Pendant qu’une partie du peuple irlandais égorgeait l’autre, le roi Charles ler était en Écosse, à peine pacifiée, et la chambre des communes gouvernait l’Angleterre. Ces catholiques irlandais, pour se justifier de ce massacre, prétendirent avoir reçu une commission du roi même pour prendre les armes, et Charles, qui demandait du secours contre eux à l’Écosse et à l’Angleterre, se vit accusé du crime même qu’il voulait punir. Le parlement d’Écosse le renvoie avec raison au parlement de Londres, parce que l’Irlande appartient en effet à l’Angleterre, et non pas à l’Écosse. Il retourne donc à Londres. La chambre basse, croyant ou feignant de croire qu’il a part en effet à la rébellion des Irlandais, n’envoie que peu d’argent et peu de troupes dans cette île, pour ne pas dégarnir le royaume, et fait au roi la remontrance la plus terrible.

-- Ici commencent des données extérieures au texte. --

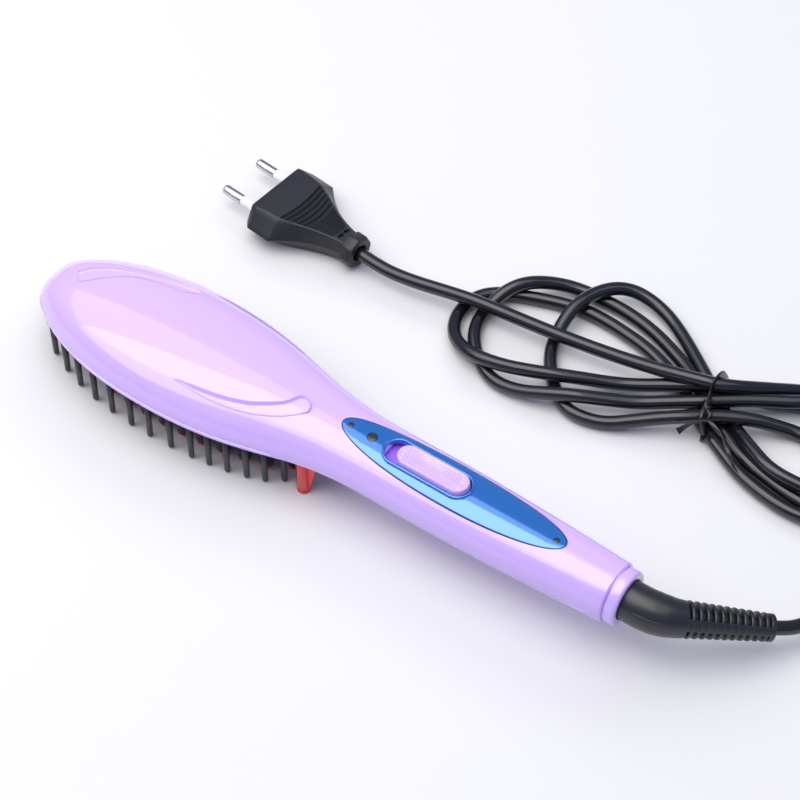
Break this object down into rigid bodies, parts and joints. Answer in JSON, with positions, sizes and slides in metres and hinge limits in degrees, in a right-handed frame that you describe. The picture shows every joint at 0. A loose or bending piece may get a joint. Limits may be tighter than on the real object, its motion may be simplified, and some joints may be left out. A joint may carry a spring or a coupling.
{
  "type": "electric hot comb",
  "caption": "Electric hair straightening brush with a slide switch, bent swivel cord boot, tied hank of cable and a flat plug.",
  "frame": {"origin": "middle of the brush's outline seen from above, without its cord, at the height of its tooth tips and feet", "axes": "+X from the head's tip along the handle to the cord end, +Z from the teeth to the back of the head, +Y completes the right-handed frame, towards the coiled cable"},
  "size_m": [0.3162, 0.1609, 0.0345],
  "materials": {
    "shell": "pearly lilac moulded plastic, polished",
    "comb": "dark grey moulded plastic, satin",
    "pin_coat": "black coated heat pins, satin",
    "red_clear": "translucent red plastic, polished",
    "heater_metal": "pressed aluminium, plain",
    "ceramic": "fired ceramic, matt",
    "mica": "mica sheet, satin",
    "steel": "plated steel screws",
    "panel": "glossy blue film from mid blue to cyan white",
    "smoke": "smoked translucent plastic",
    "lamp": "clear red lamp body",
    "button": "lilac moulded plastic, polished",
    "inner_plastic": "plain moulded plastic inside the handle",
    "board": "green circuit board",
    "component": "coated electronic components",
    "wire": "silicone covered wire",
    "contact": "plated brass contacts",
    "boot_rubber": "black soft plastic, satin",
    "cable": "black cable sheath, semi gloss",
    "tie": "black plastic covered wire tie",
    "plug": "black moulded plug, satin",
    "sleeve": "white moulded plastic",
    "pin_metal": "nickel plated brass pins"
  },
  "bodies": {
    "brush": {"top_shell": "shell", "bottom_shell": "shell", "end_ring": "shell", "edge_comb_frame": "comb", "edge_teeth": "comb", "base_plate": "comb", "heat_pins": "pin_coat", "base_feet": "red_clear", "pin_tips": "red_clear", "heater_plate": "heater_metal", "heater_clamps": "heater_metal", "ptc_heater": "ceramic", "insulation_sheet": "mica", "heater_screws": "steel", "shell_screws": "steel", "control_panel": "panel", "panel_dots": "smoke", "indicator_lens": "smoke", "indicator_lamp": "lamp", "slide_guide": "inner_plastic", "switch_body": "inner_plastic", "swivel_bush": "inner_plastic", "circuit_board": "board", "filter_capacitor": "component", "thermal_fuse": "component", "thermistor": "component", "supply_wires": "wire", "heater_wires": "wire", "contact_springs": "contact", "cable_lead": "cable", "cable_hank": "cable", "cable_plug_lead": "cable", "twist_tie": "tie", "plug_body": "plug", "pin_sleeves": "sleeve", "plug_pins": "pin_metal"},
    "slider": {"slide_button": "button", "slide_shutter": "button", "switch_lever": "inner_plastic"},
    "boot": {"swivel_stem": "inner_plastic", "slip_rings": "contact", "cord_boot": "boot_rubber"}
  },
  "joints": [
    {"name": "switch_slide", "type": "slide", "parent": "brush", "child": "slider", "axis": [1, 0, 0], "range_m": [-0.004, 0]},
    {"name": "boot_swivel", "type": "hinge", "parent": "brush", "child": "boot", "pos_m": [0.1, 0, 0.0207], "axis": [1, 0, 0], "continuous": true}
  ]
}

Elle lui signifie « qu’il faut désormais qu’il n’ait pour conseil que ceux que le parlement lui nommera ; et en cas de refus elle le menace de prendre des mesures ». Trois membres de la chambre allèrent lui présenter à genoux cette requête qui lui déclarait la guerre. Olivier Cromwell était déjà dans ce temps-là admis dans la chambre basse, et il dit que, « si ce projet de remontrance ne passait pas dans la chambre, il vendrait le peu qu’il avait de bien, et se retirerait de l’Angleterre ».

Ce discours prouve qu’il était alors fanatique de la liberté, que son ambition développée foula depuis aux pieds.